STORED ROWS -
= = = =
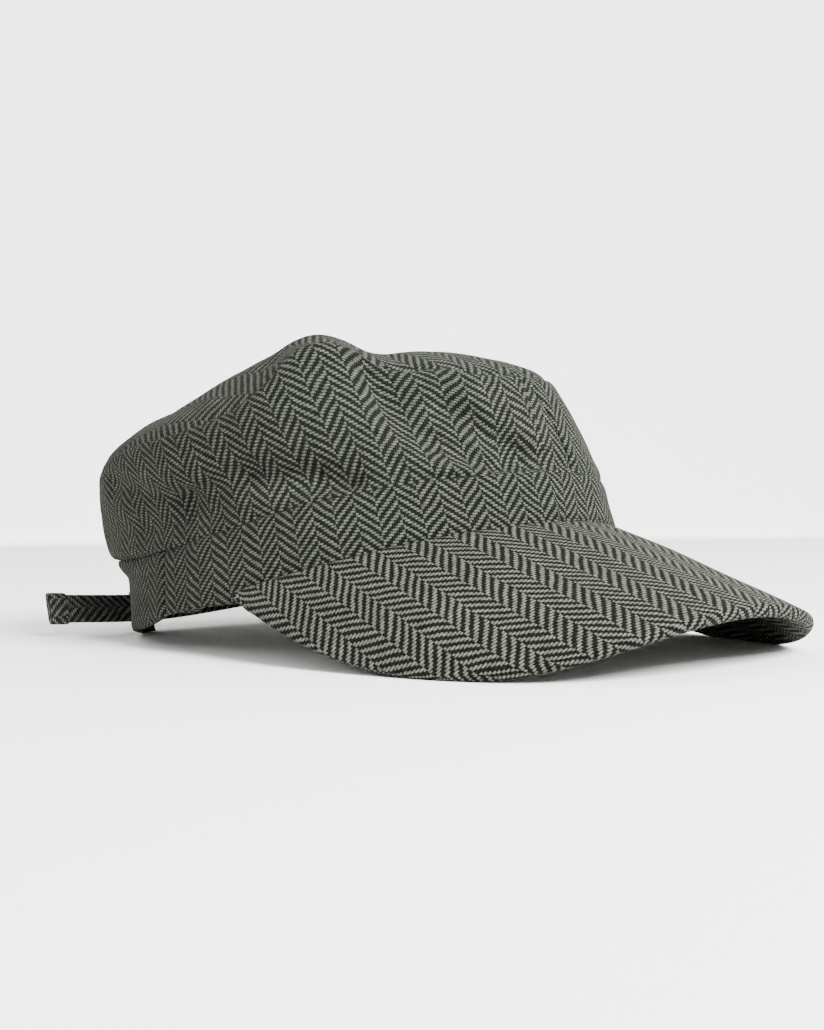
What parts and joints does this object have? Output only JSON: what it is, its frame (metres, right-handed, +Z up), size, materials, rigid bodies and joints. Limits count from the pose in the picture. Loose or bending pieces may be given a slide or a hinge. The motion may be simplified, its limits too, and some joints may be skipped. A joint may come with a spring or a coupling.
{
  "type": "cadet cap",
  "caption": "Soft cap with a low gathered crown on a narrow band, a curved stiff brim and an adjusting strap across the back opening.",
  "frame": {"origin": "on the surface that the cap stands on, under the middle of its box", "axes": "-Y is the cap's front and its brim, -X is the wearer's right, +Z is up"},
  "size_m": [0.1724, 0.285, 0.1057],
  "materials": {
    "crown_tweed": "coarse wool tweed, woven herringbone",
    "band_tweed": "coarse wool tweed, woven herringbone",
    "brim_tweed": "coarse wool tweed, woven herringbone",
    "strap_tweed": "coarse wool tweed, woven herringbone",
    "slide_steel": "dark plated wire"
  },
  "bodies": {
    "root": {"crown_top": "crown_tweed", "crown_side_right": "crown_tweed", "crown_side_left": "crown_tweed", "band_front": "band_tweed", "band_back_right": "band_tweed", "band_back_left": "band_tweed", "brim": "brim_tweed", "back_strap": "strap_tweed", "strap_slide": "slide_steel"}
  },
  "joints": []
}
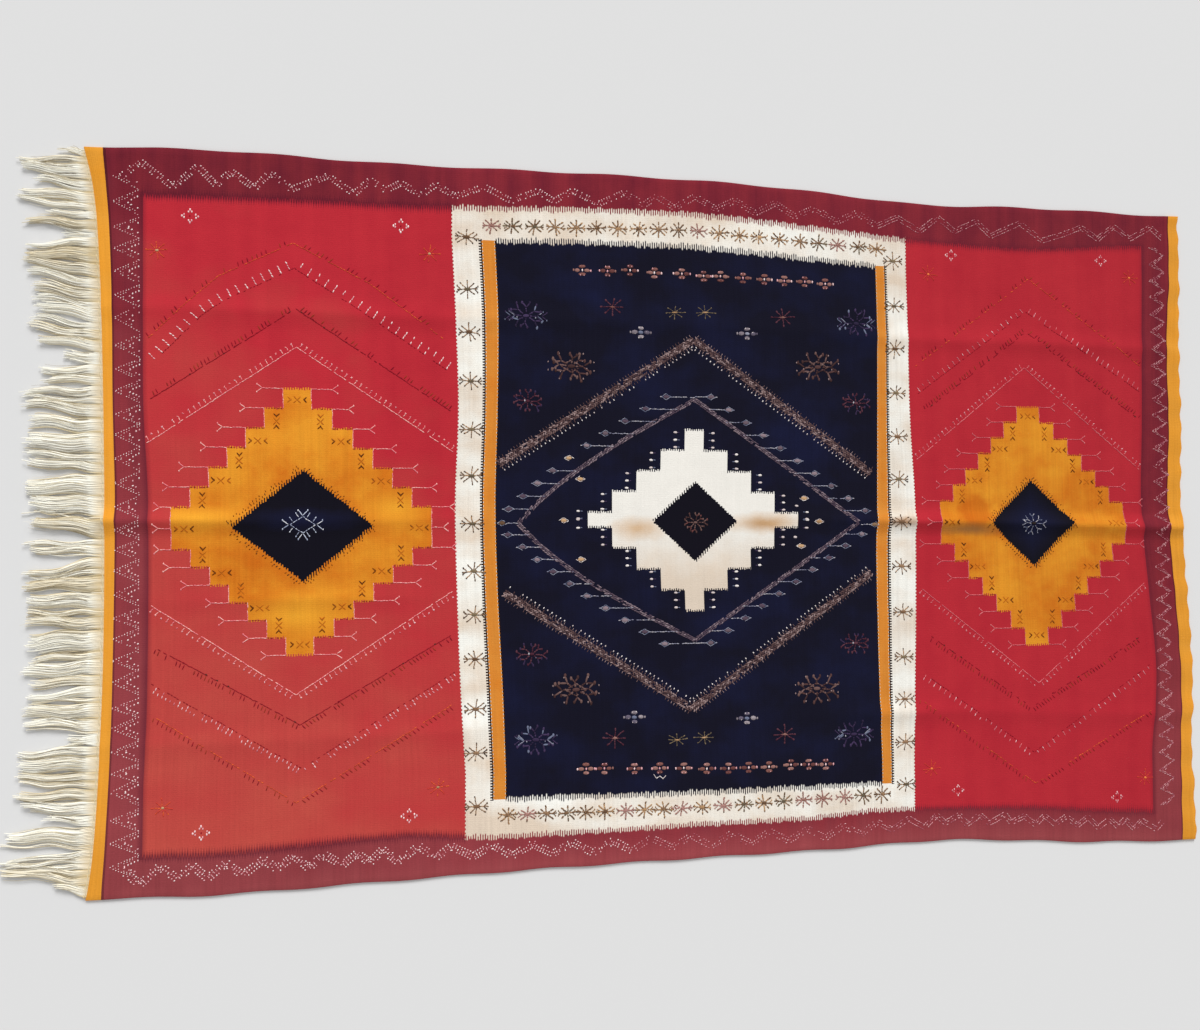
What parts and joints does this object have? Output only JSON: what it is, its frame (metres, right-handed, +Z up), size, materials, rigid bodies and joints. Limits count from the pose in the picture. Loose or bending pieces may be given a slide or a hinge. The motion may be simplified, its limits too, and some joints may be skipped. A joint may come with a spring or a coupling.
{
  "type": "berber rug",
  "caption": "Flat-woven wool rug with panels, stepped medallions and fine stitched motifs, lying flat with a long warp fringe at one end.",
  "frame": {"origin": "on the floor, under the middle of the woven cloth", "axes": "+X along the warps away from the fringed end, +Y across the rug along the wefts, +Z up out of the floor"},
  "size_m": [2.6428, 1.5164, 0.014],
  "materials": {
    "flat_woven_wool": "matt hand-spun wool, dyed red, burgundy, navy, ochre yellow and undyed white",
    "warp_yarn": "matt undyed cream wool yarn",
    "pattern_wool": "fine raised pattern yarn in pale pink, white, brown, orange and black"
  },
  "bodies": {
    "root": {"woven_cloth": "flat_woven_wool", "warp_fringe": "warp_yarn"}
  },
  "joints": []
}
= = = =
Print again each line of the listing above, exactly as it appears.

RESPONSE -
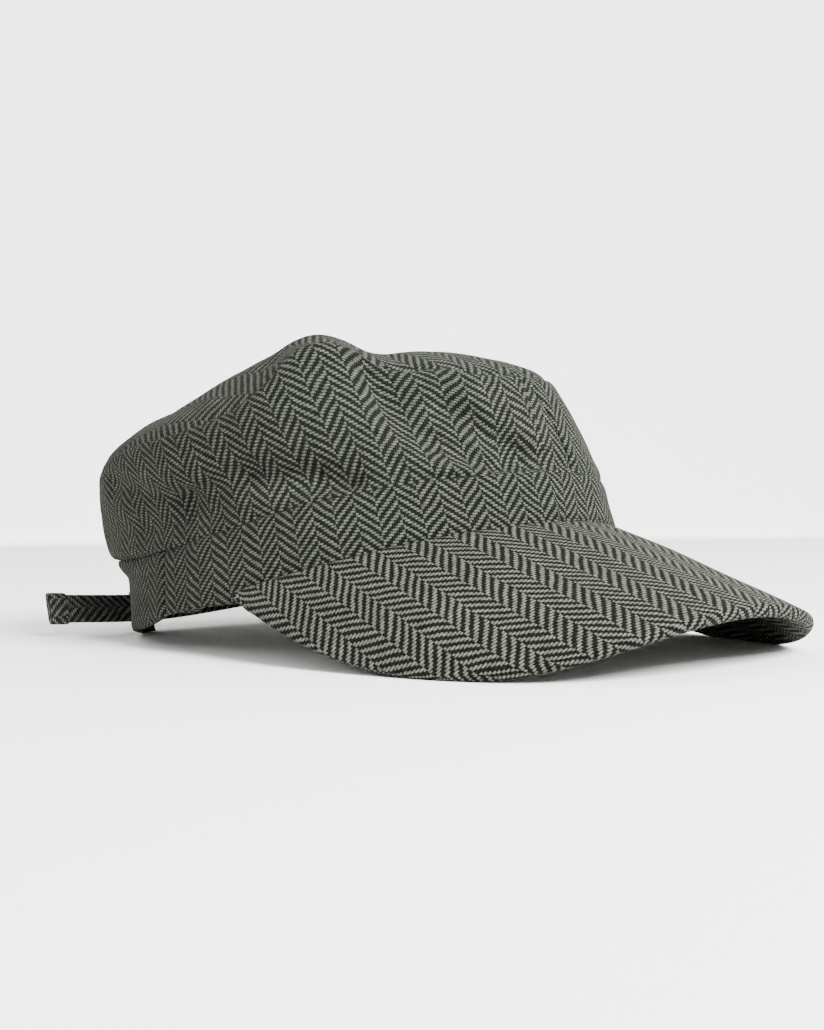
What parts and joints does this object have? Output only JSON: what it is, its frame (metres, right-handed, +Z up), size, materials, rigid bodies and joints. Limits count from the pose in the picture. Loose or bending pieces may be given a slide or a hinge. The motion may be simplified, its limits too, and some joints may be skipped. A joint may come with a spring or a coupling.
{
  "type": "cadet cap",
  "caption": "Soft cap with a low gathered crown on a narrow band, a curved stiff brim and an adjusting strap across the back opening.",
  "frame": {"origin": "on the surface that the cap stands on, under the middle of its box", "axes": "-Y is the cap's front and its brim, -X is the wearer's right, +Z is up"},
  "size_m": [0.1724, 0.285, 0.1057],
  "materials": {
    "crown_tweed": "coarse wool tweed, woven herringbone",
    "band_tweed": "coarse wool tweed, woven herringbone",
    "brim_tweed": "coarse wool tweed, woven herringbone",
    "strap_tweed": "coarse wool tweed, woven herringbone",
    "slide_steel": "dark plated wire"
  },
  "bodies": {
    "root": {"crown_top": "crown_tweed", "crown_side_right": "crown_tweed", "crown_side_left": "crown_tweed", "band_front": "band_tweed", "band_back_right": "band_tweed", "band_back_left": "band_tweed", "brim": "brim_tweed", "back_strap": "strap_tweed", "strap_slide": "slide_steel"}
  },
  "joints": []
}
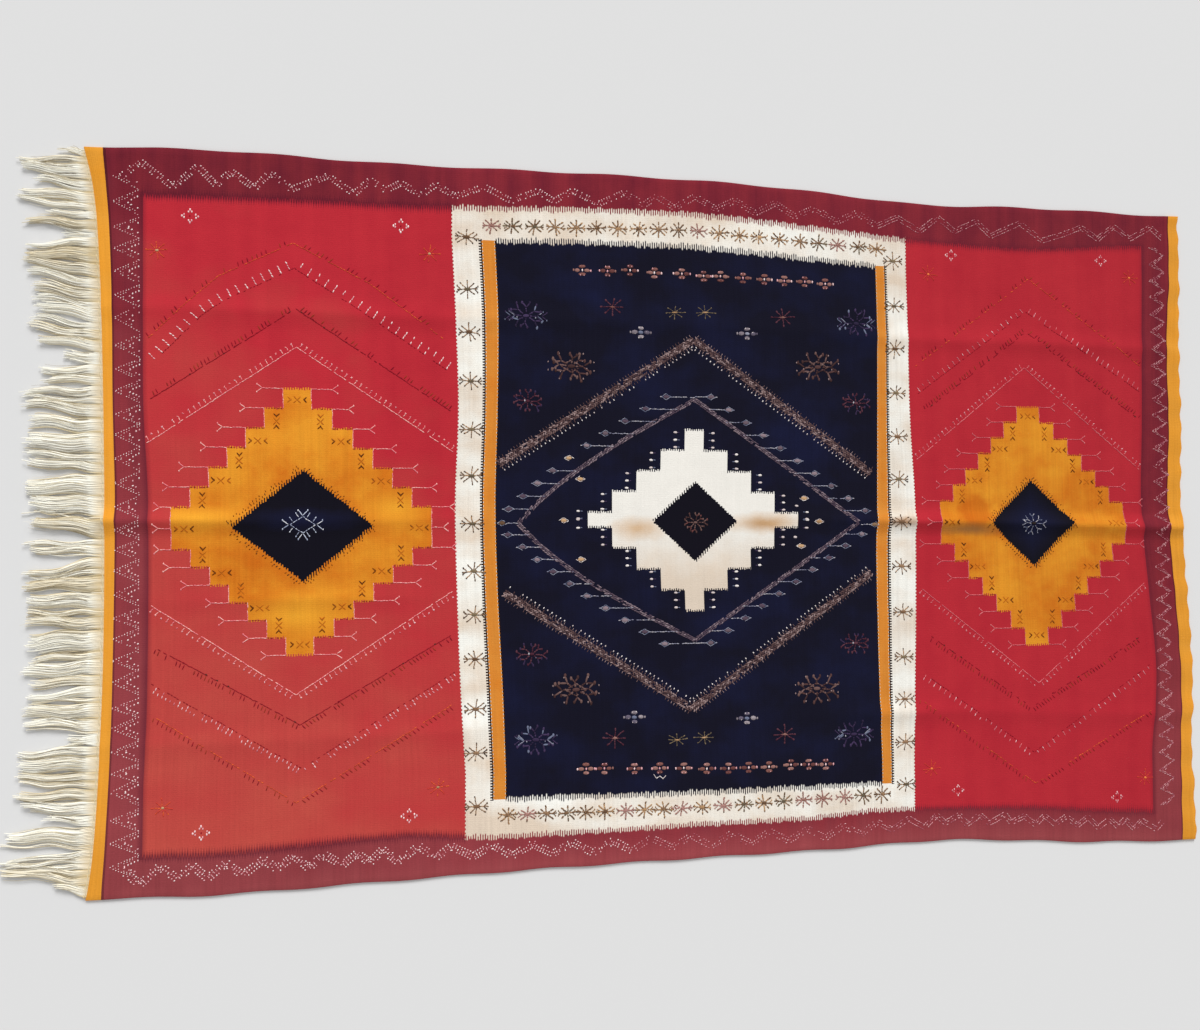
What parts and joints does this object have? Output only JSON: what it is, its frame (metres, right-handed, +Z up), size, materials, rigid bodies and joints. Limits count from the pose in the picture. Loose or bending pieces may be given a slide or a hinge. The motion may be simplified, its limits too, and some joints may be skipped. A joint may come with a spring or a coupling.
{
  "type": "berber rug",
  "caption": "Flat-woven wool rug with panels, stepped medallions and fine stitched motifs, lying flat with a long warp fringe at one end.",
  "frame": {"origin": "on the floor, under the middle of the woven cloth", "axes": "+X along the warps away from the fringed end, +Y across the rug along the wefts, +Z up out of the floor"},
  "size_m": [2.6428, 1.5164, 0.014],
  "materials": {
    "flat_woven_wool": "matt hand-spun wool, dyed red, burgundy, navy, ochre yellow and undyed white",
    "warp_yarn": "matt undyed cream wool yarn",
    "pattern_wool": "fine raised pattern yarn in pale pink, white, brown, orange and black"
  },
  "bodies": {
    "root": {"woven_cloth": "flat_woven_wool", "warp_fringe": "warp_yarn"}
  },
  "joints": []
}